Young Sara was returning by bicycle from the church where her father was pastor to their home a short distance away when she disappeared. During the initial search, her disabled bicycle was located in a wooded area next to Hacadam Road Rd. Four hundred volunteers searched a three square area in the event that she had somehow left the road and had injured herself, but to no avail.

As the rangers and volunteers completed their search of the immediate area, the state police investigation was considering a darker and more sinister scenario. Once the ground search was completed the state police continued with roadside searches over an extended area thinking strongly that foul play was involved.

Forest Rangers Are Issued New Sidearms

After much consideration and evaluation, the forest ranger's firearms instructors recommended that the old Smith & Wesson, 357 magnum revolver be replaced with the SIG Sauer, Model P229 DAK, 40 cal. pistol.
Fire Tower Restorations

With all of the fire towers now closed, the Department was looking to remove those that remained for concerns about public safety and vandalism. In 1992, Pharaoh Mt. Tower suffered the greatest indignity of all as it was cut down by persons unknown, some say over local issues. A short time later Blue Mt. Tower was vandalized but the tower was not destroyed. Furnishings from the cabin were burned, windows were broken in both the tower and cabin, and an unsuccessful attempt was made to burn the cabin. These two acts brought fire tower restoration and preservation to the forefront.

Blue Mt. would be the first of numerous fire towers across the state to be restored for future generations. This was a joint effort among several entities. According to an article in the Adirondack Daily Enterprise, the Adirondack Mountain Club, the Department at Ray Brook, and in particular Forest Ranger Greg George, the Town of Indian Lake, Hamilton County and the Adirondack Architectural Heritage group were all participants in the Blue Mountain Project. Private donations and a grant from the Hamilton County Board of Supervisors helped make the project a reality.

The Microburst in the Northwestern Adirondacks - July 15, 1995
The microburst was a weather phenomenon that can be far more dangerous and damaging than a tornado. Straight line winds was another name for what caused 300,000 acres of damage, ranging from minor to total as depicted below, in southern St. Lawrence and northern Herkimer counties. Winds in excess of 100 miles an hour swept over the area in the early hours of July 15, 1995 blocking highways, disrupting electricity and leaving hundreds of hikers and campers stranded in what's called the Five Ponds Wilderness Area. The rangers instituted one of the biggest rescue operations in their history, air lifting or escorting the stranded to safety. When it was finally over, sixty six people were provided assistance ranging from simply being escorted to safety, to being rescued by helicopter.

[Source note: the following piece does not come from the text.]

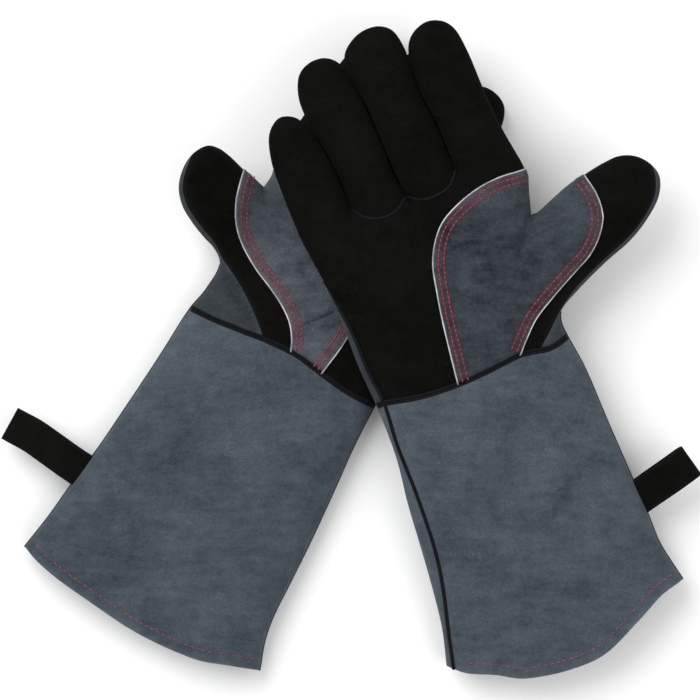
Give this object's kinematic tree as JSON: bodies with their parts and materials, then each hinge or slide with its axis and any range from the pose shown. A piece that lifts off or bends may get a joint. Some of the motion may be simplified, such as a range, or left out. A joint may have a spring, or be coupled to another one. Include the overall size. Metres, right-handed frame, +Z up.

Forest rangers survey the damage caused by the microburst in an area south of the Hamlet of Wanakena.

The Serious Wildfire Season on Long Island - August 1995

Shortly after the Microburst, the rangers were called to Long Island to assist with the wildfires that burned through scrub oak and pitch pine damaging or destroying numerous homes. A stubborn fire at the center of the Long Island Pine Barrens had consumed more than 2,500 acres of dry brush at Rocky Point.

The second and much larger fire, the Sunrise Fire, engulfed both sides of Sunrise Highway. While numerous fire departments from across the Island fought the fire head on from the ground, it was here that the forest rangers ...

... were tasked with oversight and coordination of the three New York State helicopters and five New Jersey Stearman Bi-planes that had vast experience fighting fires in the NJ Pine Barrons. By early September, the Sunrise Fire was extinguished, but the results of those two fires were disastrous. Approximately 7,000 acres had burned, numerous homes and small businesses suffered damage, and 400 people were forced to evacuate their homes.

Throughout the incident, little recognition was given to the dozens upon dozens of volunteer and paid fire departments and the hundreds upon hundreds of people on the ground, fighting the blaze, or providing other valuable support. Most of the rhetoric at the time, surrounded the need and use of the federal behemoths pictured here which really weren't suited for use in populated areas.

The Forest Ranger Division is Created

The first and one of the most notable changes brought about by the Forest Ranger's Strategic Plan, was the creation of the Forest Ranger Division in 1996. Formerly a bureau within the Division Lands and Forests, the ranger force was now equal is status. A short time later, on the commissioner's level, the new Office of Public Protection (OPP) was established. Included within OPP were the Division of Forest Rangers and the Division of Law Enforcement.
A Severe Ice Storm Hits Northern New York

In January of 98, life as we all know and accept it, ceased to be. A storm, six days of rain with temperatures around the freezing mark, severely affected northern New York and New England as well as southern Canada. The storm interrupted all forms of travel, damaged vast acreages of forests, knocked out power in large areas, stripped power lines from poles for miles, destroyed major transmission towers, all leaving the affected populous essentially house bound and reliant upon communities coming together and Yankee Ingenuity to keep their families fed and warm. After the storm abated, it was weeks before all the damage, to the electrical grid and travel corridors, was repaired.

The rangers, worked along with thousands for emergency service personnel and volunteers to get through the crisis and attempt to prevent any loss of life. There were a few fatalities, but if memory serves correctly, no one died from the cold. A few accidents and/or foolish actions caused a handful of people to lose their lives.